Rodrigo
Gómez
Rovira
Au début des années 90, je travaillais dans la ville de Colombes, j’étais photographe municipal.
Deux années d’apprentissage.
Tous les mois, nous faisions une revue qui rendait compte de tout ce qui se passait dans cette commune de 83 000 habitants.
À cette même époque, j’ai commencé à avoir des séances de psychanalyse avec Ariel Conte.
Après deux ans de travail, les photos que je prenais pour la municipalité de Colombes, commencèrent à être routinières et j’étais déterminé à aller vivre au Chili.
Ma famille était rentrée depuis 5 ans environ.
C’était très étrange d’être chilien sans vraiment connaître le Chili.
Je voulais pouvoir décider : faire ma vie ici ou là-bas.
Mais pour cela, je devais le vivre à travers ma propre expérience, et non pas uniquement à travers les histoires des adultes qui m’entouraient.
Dans le bureau d’Ariel se trouvait une gravure en noir et blanc d’un voilier, semblable aux caravelles des marins aventureux du XVe siècle. Quand j’étais assis en face d’Ariel, le tableau était sur un mur à ma gauche, je ne l’avais jamais vraiment regardé dans le détail.
Au bout de deux ans, à raison d’une séance par semaine, j’ai voulu passer à la position allongée sur le divan qui selon la psychanalyse permet une implication plus profonde, une libération de la parole et de l’esprit. Jusqu’à présent, nous étions toujours assis face à face.
Quand je me suis couché sur le divan, l’anxiété m’a envahi et je n’ai pas voulu répéter cette expérience, cela n’a duré qu’une séance. Mais dans cette position, j’ai vu plus précisément la gravure du navire de face et j’ai pensé que c’était ainsi que je devais retourner au Chili. Sans précipitation. Quitter la France, naviguer sur des mers qui ne seraient ni le Chili ni la France puis arriver.

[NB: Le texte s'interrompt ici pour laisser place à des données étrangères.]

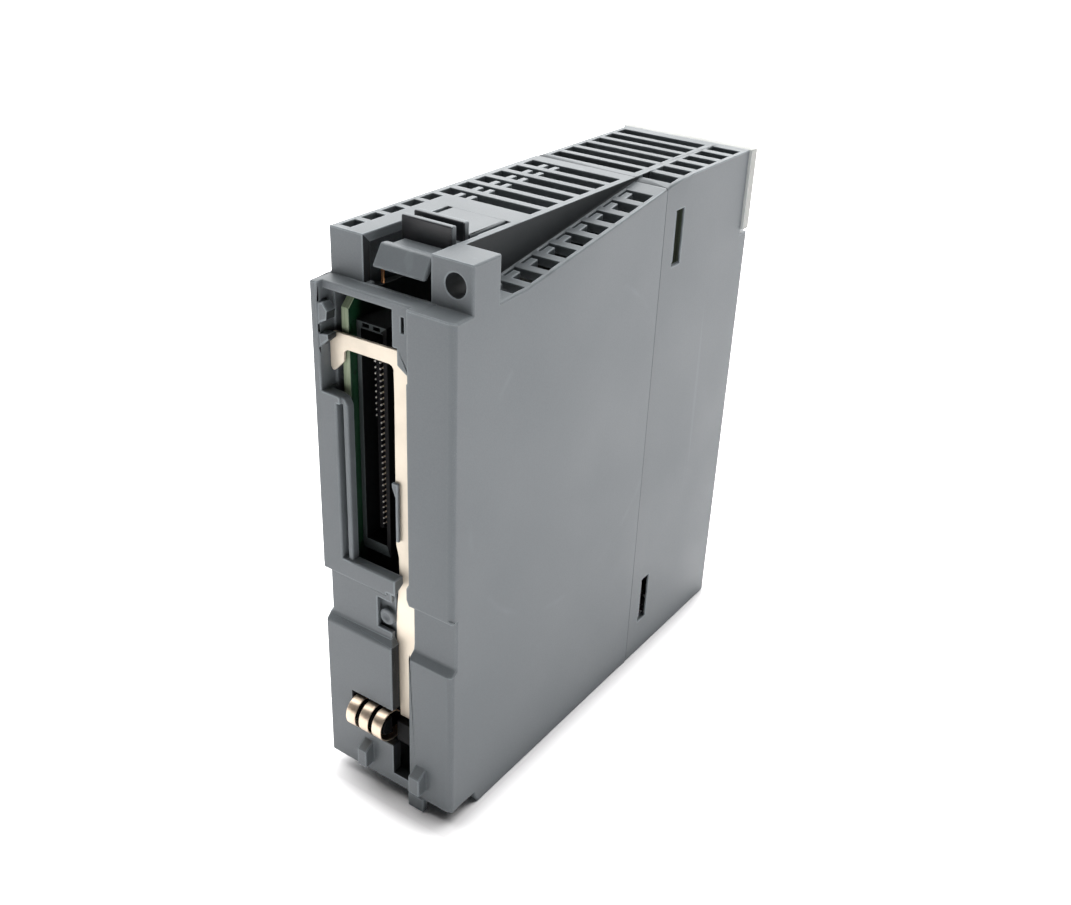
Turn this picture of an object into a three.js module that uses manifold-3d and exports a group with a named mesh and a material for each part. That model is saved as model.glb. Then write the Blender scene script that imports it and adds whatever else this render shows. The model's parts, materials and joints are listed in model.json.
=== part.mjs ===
// A narrow plug-in module for a programmable-controller rack, in millimetres.
// +Z is up, the indicator front faces -Y and the rack connector faces +Y.
// The module rests on z = 0 and is centred on the origin in x and y.
import * as THREE from "three";
import { mergeVertices } from "three/addons/utils/BufferGeometryUtils.js";
import Module from "manifold-3d";

const wasm = await Module();
wasm.setup();

// ---- driving dimensions -------------------------------------------------------------------

const PANEL_WIDTH = 27.4; // across the indicator panel, the widest piece
const SIDE = 13.2; // half the width of the casing
const HEIGHT = 98; // bottom to the flat part of the top
const DEPTH = 89.2; // rear face to front face
const SPRING_REACH = 2.4; // rear face to the outermost point of the earth contact springs
const WALL = 1.5; // casing wall
const REAR = (DEPTH - SPRING_REACH) / 2; // y of the rear face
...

Mon expérience sur le divan fut très brève mais elle m’a permis de m’ouvrir à cette aventure, une très bonne idée.
En parcourant les planches contact, 27 ans plus tard, sur cette première pélicule photographique, je suis tombé sur une photo de Coco, la fiancée que j’avais quittée.

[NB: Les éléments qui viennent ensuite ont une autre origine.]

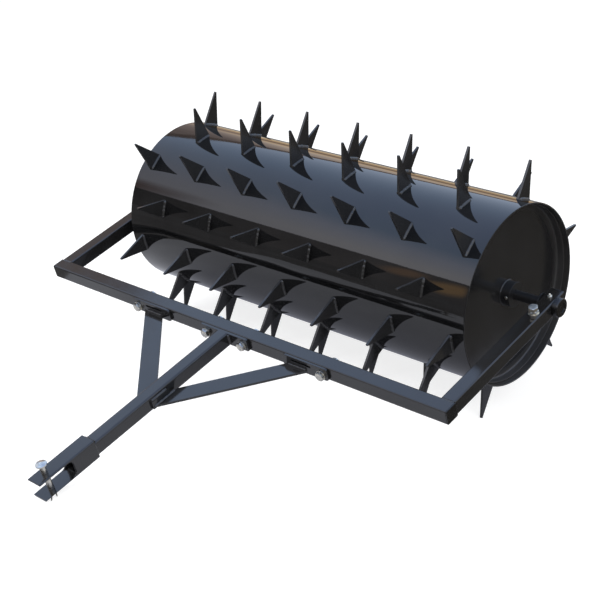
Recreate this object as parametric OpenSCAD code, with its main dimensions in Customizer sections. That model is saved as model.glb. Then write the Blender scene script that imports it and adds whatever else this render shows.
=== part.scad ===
// Tow behind spike aerator, parked: the drum stands on two rows of spikes and the drawbar lies on
// its hitch pin. X runs along the drum, the drawbar points to -Y and +Z is up. The origin is on
// the ground below the middle of the whole tool.

/* [Drum] */
// Length of the drum shell
drum_len = 914; // [760:1:1000]
// Outer diameter of the drum shell
drum_d = 364; // [320:1:420]
// Sheet thickness of the drum shell
drum_wall = 3; // [2:0.5:4]
// Depth of each head's face inside the shell's rim
head_recess = 28; // [20:1:40]
// Sheet thickness of the pressed heads
head_wall = 3; // [2:0.5:4]
// Outer bend radius between a head's face and its flange
head_bend = 7; // [5:0.5:10]
// Depth of the flange's free edge inside the rim
head_edge_depth = 12; // [6:1:14]
// Outer diameter of the hub bosses
boss_d = 50; // [40:1:70]
// Length of boss that stands out of a head's face
boss_out = 20; // [12:1:26]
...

Elle était au piano, celui de Matías avec qui je vivais rue St Denis à Colombes.
Nous avions grandi ensemble avec nos familles exilées.
Matías était plus jeune, plus proche de mon frère Fernando.
Il était rentré au Chili au début années 90 et souhaitait revenir en France pour apprendre à jouer du piano.
Son père fut très dur à son égard, il avait refait sa vie en France et lorsque Matías revint, il refusa de le recevoir, ni même d’aller le chercher à l’aéroport.
Quand je suis parti, j’ai laissé à Matías l’appartement totalement aménagé.
Je n’ai pris que quelques livres, mes disques, une chambre photographique, et un agrandisseur.
Des années plus tard, Matías est rentré au Chili.
Il est tombé malade, atteint d’un cancer, il s’est enfermé dans une chambre à Santiago et s’est laissé mourir.
Nous l’avons enterré alors qu’il avait 39 ans, son père n’est pas venu au cimetière.
Il a abandonné son fils.
Au début des années 2000, Coco est venue au Chili avec son fiancé, j’étais très heureux de la revoir.
Revisando las tiras de contactos, 27 años después, me encontré en el primer rollo, con una foto de Coco, la novia que dejaba.
Ella estaba tocando el piano de Matías con quien vivía en mi casa de la calle St Denis en Colombes.
Habíamos crecido con nuestras familias exiliadas.
Matías era más joven, más amigo de mi hermano Fernando.
Había regresado a Chile al inicio de los 90 y quiso volver a Francia para estudiar piano.
Su padre fue muy duro con él, había rehecho su vida en Francia y cuando Matías volvió no lo quiso recibir, ni siquiera ir a buscar al aeropuerto.
Cuando me fui le dejé a Matías el departamento con todo lo que conlleva un hogar.
Sólo me traje unos libros, mis discos, una cámara de placa y una ampliadora.
Años más tarde Matías volvió a Chile.
Se enfermó de cáncer, se encerró en una pieza en Santiago y se dejó morir.
Lo enterramos con 39 años y su padre no apareció en el cementerio.
Lo abandonó.
Al inicio de los años 2000 Coco vino a Chile con su novio, me dio mucho gusto volver a verla.